Think you'll find it does if your stopped, tyres must be matched pairs front & rear, for a UK car to be road legal here it must be road legal in UK and UK tyre law says

"The tyres on the car must also be correctly matched, so they should be the correct type, correct size, correct structure and they should be on the correct axle of the vehicle"


----------



## djanmitch (Feb 19, 2013)

This has sorted itself out - thank you anyway. We have just had the car serviced prior to our journey and one of the tyres that we were planning to replace in Portugal had a fault in it, so we have had to buy two new tyres. Thankfully we identified this before starting our journey as it may have caused us some problems.

Jan.


----------



## canoeman (Mar 3, 2011)

Nice to hear someone actually had car serviced before a major journey


----------



## djanmitch (Feb 19, 2013)

canoeman said:


> Nice to hear someone actually had car serviced before a major journey


A must in our eyes.
Jan


----------



## Etchy Boy (Oct 16, 2012)

canoeman said:


> Think you'll find it does if your stopped, tyres must be matched pairs front & rear, for a UK car to be road legal here it must be road legal in UK and UK tyre law says
> 
> "The tyres on the car must also be correctly matched, so they should be the correct type, correct size, correct structure and they should be on the correct axle of the vehicle"

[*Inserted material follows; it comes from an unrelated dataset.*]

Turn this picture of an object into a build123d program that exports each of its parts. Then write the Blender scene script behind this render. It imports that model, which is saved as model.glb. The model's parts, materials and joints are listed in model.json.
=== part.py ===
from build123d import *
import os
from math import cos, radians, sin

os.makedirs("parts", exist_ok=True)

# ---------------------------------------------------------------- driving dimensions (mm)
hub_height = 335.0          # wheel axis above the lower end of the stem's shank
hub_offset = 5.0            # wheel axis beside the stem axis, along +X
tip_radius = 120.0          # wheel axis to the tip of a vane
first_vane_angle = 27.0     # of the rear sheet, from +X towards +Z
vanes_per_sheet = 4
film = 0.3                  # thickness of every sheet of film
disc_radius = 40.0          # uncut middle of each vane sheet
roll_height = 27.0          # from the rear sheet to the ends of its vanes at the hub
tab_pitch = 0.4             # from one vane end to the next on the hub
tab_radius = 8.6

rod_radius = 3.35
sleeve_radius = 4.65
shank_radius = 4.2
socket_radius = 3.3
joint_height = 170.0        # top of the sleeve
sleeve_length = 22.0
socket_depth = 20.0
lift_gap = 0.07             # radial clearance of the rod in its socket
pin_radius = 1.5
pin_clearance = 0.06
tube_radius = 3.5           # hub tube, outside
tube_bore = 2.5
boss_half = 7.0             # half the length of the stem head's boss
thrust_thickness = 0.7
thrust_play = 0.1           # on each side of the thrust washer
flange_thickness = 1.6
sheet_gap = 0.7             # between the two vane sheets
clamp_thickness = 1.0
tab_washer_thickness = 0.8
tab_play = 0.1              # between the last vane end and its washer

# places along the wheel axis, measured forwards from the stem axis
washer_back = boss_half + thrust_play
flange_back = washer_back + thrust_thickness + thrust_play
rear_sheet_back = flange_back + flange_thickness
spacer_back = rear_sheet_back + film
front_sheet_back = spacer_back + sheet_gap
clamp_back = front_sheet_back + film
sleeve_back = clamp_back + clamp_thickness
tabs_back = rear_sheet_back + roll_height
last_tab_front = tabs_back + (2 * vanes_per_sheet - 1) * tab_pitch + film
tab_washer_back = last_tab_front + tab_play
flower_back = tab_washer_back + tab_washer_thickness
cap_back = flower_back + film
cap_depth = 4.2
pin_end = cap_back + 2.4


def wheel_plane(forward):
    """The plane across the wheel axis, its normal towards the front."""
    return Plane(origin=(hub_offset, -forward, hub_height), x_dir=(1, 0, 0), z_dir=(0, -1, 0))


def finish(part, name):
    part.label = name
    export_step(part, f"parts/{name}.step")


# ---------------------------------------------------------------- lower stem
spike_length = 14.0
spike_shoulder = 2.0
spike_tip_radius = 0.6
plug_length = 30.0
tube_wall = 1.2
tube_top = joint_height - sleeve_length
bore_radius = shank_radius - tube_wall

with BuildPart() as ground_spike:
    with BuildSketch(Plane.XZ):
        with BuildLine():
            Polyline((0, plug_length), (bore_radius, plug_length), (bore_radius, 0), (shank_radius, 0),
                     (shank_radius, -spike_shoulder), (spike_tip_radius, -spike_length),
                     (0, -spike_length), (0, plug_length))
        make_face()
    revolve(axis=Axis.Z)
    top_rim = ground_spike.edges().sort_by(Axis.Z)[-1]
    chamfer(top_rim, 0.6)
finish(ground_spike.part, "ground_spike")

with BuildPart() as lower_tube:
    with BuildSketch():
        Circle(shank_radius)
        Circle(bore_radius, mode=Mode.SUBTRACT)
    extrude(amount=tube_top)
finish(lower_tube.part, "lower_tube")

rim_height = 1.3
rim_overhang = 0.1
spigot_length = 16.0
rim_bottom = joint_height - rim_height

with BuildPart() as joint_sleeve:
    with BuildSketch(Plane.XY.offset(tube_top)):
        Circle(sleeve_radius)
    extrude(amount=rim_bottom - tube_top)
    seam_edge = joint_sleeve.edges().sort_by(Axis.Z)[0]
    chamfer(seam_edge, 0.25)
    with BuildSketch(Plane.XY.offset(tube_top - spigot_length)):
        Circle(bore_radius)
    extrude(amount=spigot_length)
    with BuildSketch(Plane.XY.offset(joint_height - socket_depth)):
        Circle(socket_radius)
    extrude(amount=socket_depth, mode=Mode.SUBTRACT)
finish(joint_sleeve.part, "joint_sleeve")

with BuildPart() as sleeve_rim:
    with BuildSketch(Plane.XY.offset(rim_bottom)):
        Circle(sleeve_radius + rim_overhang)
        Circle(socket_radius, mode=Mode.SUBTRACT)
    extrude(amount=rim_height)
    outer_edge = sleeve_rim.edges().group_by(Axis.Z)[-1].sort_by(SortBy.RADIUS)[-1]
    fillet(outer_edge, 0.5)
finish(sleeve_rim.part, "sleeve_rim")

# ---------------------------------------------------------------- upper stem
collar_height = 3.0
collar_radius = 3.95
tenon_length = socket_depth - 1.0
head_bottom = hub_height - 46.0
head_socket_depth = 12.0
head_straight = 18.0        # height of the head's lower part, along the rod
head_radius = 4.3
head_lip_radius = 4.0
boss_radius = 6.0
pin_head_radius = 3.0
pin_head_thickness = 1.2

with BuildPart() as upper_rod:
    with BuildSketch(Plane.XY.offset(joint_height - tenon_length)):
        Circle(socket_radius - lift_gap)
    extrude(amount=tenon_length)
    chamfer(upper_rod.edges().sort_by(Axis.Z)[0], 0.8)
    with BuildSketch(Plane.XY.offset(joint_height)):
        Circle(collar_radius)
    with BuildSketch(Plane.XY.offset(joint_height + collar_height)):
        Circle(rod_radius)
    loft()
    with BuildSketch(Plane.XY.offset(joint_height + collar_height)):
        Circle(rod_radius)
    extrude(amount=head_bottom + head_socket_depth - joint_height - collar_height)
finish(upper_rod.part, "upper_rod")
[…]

In the UK they dont have to be the same brand on the same axle, as long as they are structurally the same ... e.g. same tread pattern.

Here they have to have the same brand name per axle.


----------



## canoeman (Mar 3, 2011)

Don't disagree but wouldn't like to try and argue finer points of difference between UK & Portugal with GNR if your stopped in a UK car


----------